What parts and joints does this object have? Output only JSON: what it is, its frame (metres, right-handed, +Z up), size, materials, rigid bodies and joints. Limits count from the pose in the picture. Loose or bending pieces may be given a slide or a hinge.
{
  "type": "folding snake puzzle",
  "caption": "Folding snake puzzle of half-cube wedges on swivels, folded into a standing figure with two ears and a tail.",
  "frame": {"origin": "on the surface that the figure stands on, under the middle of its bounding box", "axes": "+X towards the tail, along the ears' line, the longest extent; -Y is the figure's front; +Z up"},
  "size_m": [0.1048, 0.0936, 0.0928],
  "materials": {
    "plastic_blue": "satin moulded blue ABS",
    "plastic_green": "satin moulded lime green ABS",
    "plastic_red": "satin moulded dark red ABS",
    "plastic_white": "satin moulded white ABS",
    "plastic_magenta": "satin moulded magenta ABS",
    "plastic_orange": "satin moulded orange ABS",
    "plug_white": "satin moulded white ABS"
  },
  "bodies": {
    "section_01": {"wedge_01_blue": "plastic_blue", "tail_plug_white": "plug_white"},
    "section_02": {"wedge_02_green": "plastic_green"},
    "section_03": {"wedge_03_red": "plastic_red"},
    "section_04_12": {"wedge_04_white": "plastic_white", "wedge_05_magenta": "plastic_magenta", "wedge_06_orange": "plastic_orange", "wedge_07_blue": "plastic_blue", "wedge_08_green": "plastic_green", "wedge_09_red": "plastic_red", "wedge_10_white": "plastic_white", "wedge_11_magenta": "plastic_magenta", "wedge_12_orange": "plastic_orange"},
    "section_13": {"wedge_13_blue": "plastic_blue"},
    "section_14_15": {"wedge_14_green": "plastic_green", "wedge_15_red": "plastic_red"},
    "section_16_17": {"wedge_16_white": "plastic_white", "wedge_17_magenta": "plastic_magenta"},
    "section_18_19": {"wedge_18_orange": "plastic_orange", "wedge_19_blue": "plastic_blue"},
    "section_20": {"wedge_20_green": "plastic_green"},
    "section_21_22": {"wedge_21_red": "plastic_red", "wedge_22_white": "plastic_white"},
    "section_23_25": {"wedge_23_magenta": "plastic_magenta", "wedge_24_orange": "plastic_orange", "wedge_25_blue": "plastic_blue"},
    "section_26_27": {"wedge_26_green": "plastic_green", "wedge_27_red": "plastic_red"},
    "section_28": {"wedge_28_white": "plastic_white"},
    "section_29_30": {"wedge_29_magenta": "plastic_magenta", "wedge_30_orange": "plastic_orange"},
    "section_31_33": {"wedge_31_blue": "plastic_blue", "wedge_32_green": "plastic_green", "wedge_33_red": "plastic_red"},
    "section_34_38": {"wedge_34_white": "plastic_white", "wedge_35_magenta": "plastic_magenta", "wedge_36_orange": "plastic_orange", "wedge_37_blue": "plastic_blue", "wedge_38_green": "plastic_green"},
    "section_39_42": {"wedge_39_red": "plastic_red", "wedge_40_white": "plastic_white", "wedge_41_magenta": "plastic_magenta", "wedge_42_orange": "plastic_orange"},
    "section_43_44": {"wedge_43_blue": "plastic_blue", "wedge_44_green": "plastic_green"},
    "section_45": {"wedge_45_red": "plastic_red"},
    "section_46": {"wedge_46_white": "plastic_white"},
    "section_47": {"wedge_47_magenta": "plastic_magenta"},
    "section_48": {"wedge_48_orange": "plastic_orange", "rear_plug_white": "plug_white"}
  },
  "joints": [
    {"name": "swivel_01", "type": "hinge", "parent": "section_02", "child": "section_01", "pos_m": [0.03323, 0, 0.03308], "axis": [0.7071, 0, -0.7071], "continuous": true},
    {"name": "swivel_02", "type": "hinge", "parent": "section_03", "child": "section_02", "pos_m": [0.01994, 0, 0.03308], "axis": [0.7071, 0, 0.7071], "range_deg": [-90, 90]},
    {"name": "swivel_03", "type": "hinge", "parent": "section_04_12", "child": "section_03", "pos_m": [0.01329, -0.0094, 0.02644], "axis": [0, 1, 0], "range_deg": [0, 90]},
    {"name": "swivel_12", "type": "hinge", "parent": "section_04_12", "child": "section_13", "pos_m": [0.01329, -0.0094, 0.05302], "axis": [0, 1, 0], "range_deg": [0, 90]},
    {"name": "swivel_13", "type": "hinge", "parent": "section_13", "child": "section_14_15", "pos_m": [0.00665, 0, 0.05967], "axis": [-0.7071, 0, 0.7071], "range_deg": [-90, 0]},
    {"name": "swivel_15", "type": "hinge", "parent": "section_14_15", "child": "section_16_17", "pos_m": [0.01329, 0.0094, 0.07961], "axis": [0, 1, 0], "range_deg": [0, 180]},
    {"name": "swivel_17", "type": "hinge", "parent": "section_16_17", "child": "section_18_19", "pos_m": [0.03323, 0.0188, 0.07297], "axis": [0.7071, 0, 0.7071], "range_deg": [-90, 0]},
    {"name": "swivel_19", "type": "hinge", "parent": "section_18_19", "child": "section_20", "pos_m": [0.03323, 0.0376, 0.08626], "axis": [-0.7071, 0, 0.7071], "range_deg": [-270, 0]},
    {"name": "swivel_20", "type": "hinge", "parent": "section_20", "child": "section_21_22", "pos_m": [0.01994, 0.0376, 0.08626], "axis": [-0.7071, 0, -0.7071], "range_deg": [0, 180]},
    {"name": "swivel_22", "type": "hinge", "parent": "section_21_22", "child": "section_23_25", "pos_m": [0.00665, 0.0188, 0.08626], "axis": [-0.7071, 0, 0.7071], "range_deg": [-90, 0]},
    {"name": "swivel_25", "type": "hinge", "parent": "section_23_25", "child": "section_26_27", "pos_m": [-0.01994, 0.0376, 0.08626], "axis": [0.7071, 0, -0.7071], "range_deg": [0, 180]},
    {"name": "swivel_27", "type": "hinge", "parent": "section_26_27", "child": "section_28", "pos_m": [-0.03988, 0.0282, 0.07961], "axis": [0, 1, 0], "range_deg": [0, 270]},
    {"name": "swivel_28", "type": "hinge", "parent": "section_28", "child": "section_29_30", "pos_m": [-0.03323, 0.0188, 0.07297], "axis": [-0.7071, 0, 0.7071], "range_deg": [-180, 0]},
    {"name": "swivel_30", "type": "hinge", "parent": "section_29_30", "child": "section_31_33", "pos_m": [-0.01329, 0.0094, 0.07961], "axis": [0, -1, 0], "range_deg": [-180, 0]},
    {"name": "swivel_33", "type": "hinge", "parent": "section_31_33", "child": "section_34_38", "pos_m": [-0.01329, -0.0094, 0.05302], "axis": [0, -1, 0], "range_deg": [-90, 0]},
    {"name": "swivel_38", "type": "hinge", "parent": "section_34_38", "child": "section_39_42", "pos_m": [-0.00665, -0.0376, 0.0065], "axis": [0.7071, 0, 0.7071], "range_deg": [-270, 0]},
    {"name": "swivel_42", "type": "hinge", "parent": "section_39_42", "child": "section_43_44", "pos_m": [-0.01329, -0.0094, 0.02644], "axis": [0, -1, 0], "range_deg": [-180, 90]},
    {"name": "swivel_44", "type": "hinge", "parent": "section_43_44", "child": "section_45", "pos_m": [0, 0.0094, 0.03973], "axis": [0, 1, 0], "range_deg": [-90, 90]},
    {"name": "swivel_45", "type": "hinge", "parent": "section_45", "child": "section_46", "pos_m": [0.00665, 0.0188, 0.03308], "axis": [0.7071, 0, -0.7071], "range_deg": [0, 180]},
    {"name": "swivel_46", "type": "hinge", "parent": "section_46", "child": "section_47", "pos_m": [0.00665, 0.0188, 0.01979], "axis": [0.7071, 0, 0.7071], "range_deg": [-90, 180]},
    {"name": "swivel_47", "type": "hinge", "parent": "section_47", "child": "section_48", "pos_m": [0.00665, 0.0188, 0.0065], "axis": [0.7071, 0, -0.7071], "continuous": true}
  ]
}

---

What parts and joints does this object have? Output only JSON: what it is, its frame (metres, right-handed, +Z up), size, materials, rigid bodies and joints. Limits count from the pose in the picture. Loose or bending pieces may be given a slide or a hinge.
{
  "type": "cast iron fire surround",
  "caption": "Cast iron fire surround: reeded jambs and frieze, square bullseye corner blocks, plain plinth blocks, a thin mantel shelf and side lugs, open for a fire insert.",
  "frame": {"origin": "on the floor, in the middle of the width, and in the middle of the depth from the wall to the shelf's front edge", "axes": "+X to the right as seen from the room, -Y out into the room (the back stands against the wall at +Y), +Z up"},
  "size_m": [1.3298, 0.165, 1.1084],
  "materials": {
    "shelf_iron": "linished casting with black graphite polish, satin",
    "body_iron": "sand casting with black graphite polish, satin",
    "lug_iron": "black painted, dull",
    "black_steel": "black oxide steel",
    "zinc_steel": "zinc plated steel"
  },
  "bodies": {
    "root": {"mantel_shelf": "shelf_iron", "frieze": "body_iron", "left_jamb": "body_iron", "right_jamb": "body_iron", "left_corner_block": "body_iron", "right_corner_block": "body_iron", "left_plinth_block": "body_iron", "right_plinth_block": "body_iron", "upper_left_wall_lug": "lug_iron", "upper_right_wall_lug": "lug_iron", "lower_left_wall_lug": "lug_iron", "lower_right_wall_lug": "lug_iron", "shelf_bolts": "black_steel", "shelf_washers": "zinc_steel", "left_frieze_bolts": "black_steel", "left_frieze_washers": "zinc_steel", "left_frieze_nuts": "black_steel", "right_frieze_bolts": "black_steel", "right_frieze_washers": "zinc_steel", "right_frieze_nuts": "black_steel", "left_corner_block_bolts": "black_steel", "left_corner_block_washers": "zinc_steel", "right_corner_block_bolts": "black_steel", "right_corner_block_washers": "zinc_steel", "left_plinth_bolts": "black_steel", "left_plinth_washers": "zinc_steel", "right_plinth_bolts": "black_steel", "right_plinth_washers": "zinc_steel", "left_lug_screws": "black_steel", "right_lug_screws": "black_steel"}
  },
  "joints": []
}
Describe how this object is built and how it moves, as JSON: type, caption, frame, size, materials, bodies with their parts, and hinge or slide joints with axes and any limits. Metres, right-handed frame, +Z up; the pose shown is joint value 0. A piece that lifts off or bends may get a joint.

Exercise:
For each line in the data above that contains the string "with", extract the line.

Response for this exercise:
  "caption": "Folding snake puzzle of half-cube wedges on swivels, folded into a standing figure with two ears and a tail.",
    "shelf_iron": "linished casting with black graphite polish, satin",
    "body_iron": "sand casting with black graphite polish, satin",
Describe how this object is built and how it moves, as JSON: type, caption, frame, size, materials, bodies with their parts, and hinge or slide joints with axes and any limits. Metres, right-handed frame, +Z up; the pose shown is joint value 0. A piece that lifts off or bends may get a joint.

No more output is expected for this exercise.